Strategic Considerations in the Tuition Setting Process
The final tuition rate is the product of careful internal and external analysis. Internally, colleges conduct sensitivity analyses to project how different tuition increases will impact enrollment. A 5% increase might cause a 2% drop in applicants, for example. They model the effects on retention, as sudden large hikes can push continuing students to transfer. Externally, they engage in competitive benchmarking. Colleges have a defined set of “peer institutions” against which they compare tuition, fee levels, financial aid generosity, and faculty salaries. The goal is rarely to be the cheapest, but to be positioned appropriately within this peer group.
Furthermore, long-term capital projects, like new buildings or campus renovations, are often funded through debt. The debt service on these bonds becomes a new fixed cost that must be factored into future tuition calculations. Endowment performance also plays a role. A college with a large, well-performing endowment can use its investment returns to subsidize operations, potentially lessening the pressure on annual tuition increases. For others with smaller endowments, tuition is the dominant income source, creating constant upward pressure.

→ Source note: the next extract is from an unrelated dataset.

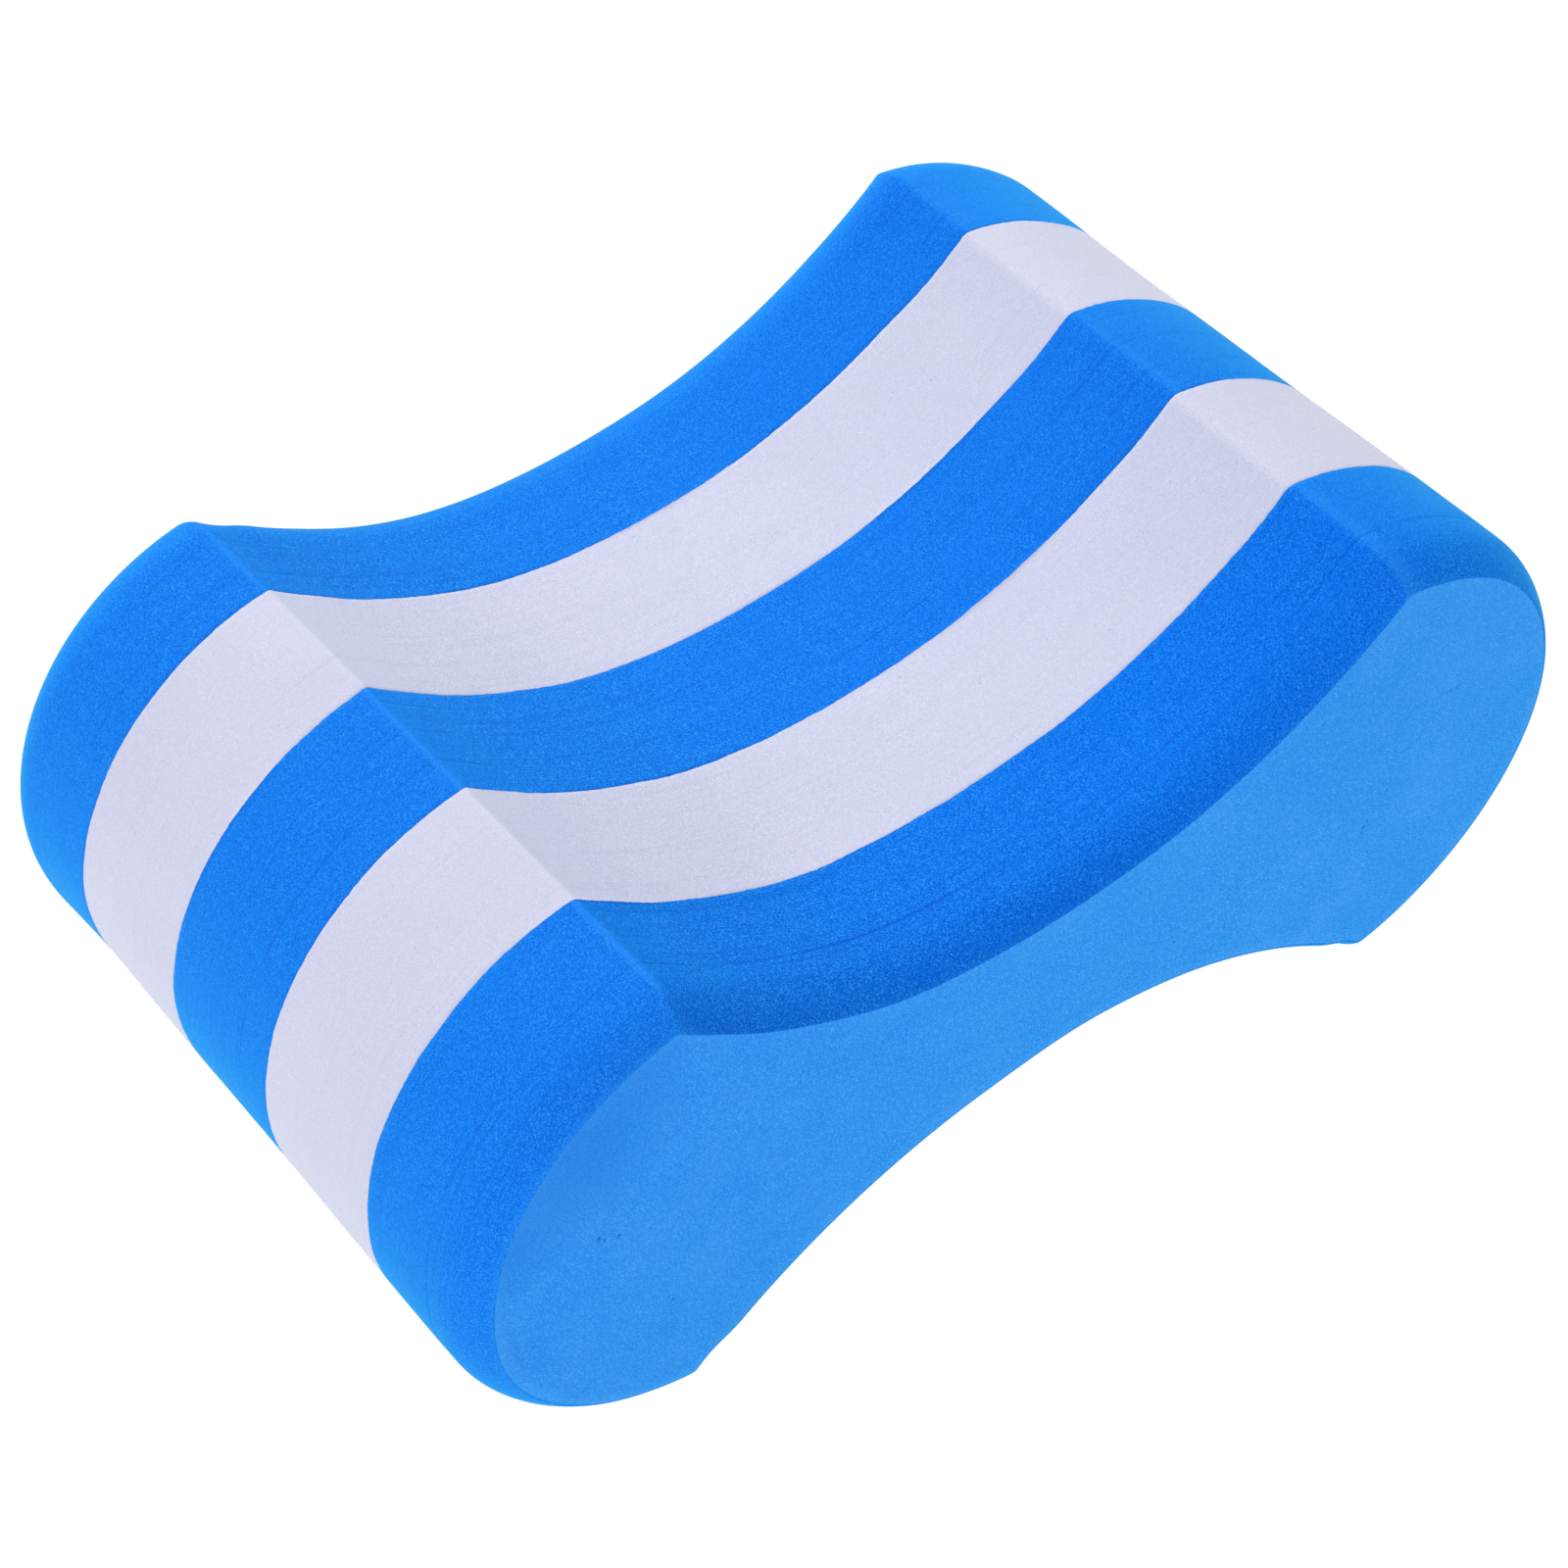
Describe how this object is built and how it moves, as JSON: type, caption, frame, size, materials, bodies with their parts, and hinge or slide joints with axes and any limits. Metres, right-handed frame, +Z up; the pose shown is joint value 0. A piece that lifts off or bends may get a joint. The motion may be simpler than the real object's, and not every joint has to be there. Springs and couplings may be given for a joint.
{
  "type": "pull buoy",
  "caption": "Swimmer's foam pull buoy: bonded blue and white sheets ground to an hourglass profile, with rounded lobes and a concave thigh saddle above and below.",
  "frame": {"origin": "under the middle of the float, on the surface that its two lower ridges stand on", "axes": "+X along the length from lobe to lobe, +Y across the bonded sheets towards the back blue sheet, +Z up out of the upper thigh saddle"},
  "size_m": [0.229, 0.138, 0.0949],
  "materials": {
    "blue_foam": "matte",
    "white_foam": "matte"
  },
  "bodies": {
    "root": {"front_blue_sheet": "blue_foam", "front_white_sheet": "white_foam", "middle_blue_sheet": "blue_foam", "back_white_sheet": "white_foam", "back_blue_sheet": "blue_foam"}
  },
  "joints": []
}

The process is cyclical and continuous. Shortly after one academic year’s bills are sent, the planning for the next year’s tuition begins. It involves finance officers, academic deans, enrollment managers, and the board of trustees. It is a blend of accounting, economics, marketing, and institutional strategy. While the outcome on the bill can feel impersonal, it is the sum of countless deliberate decisions aimed at sustaining the institution’s mission and capacity to educate. By peeling back the layers of how colleges calculate tuition costs, students become more informed consumers, better equipped to evaluate the value of their investment and navigate the complex financial landscape of higher education.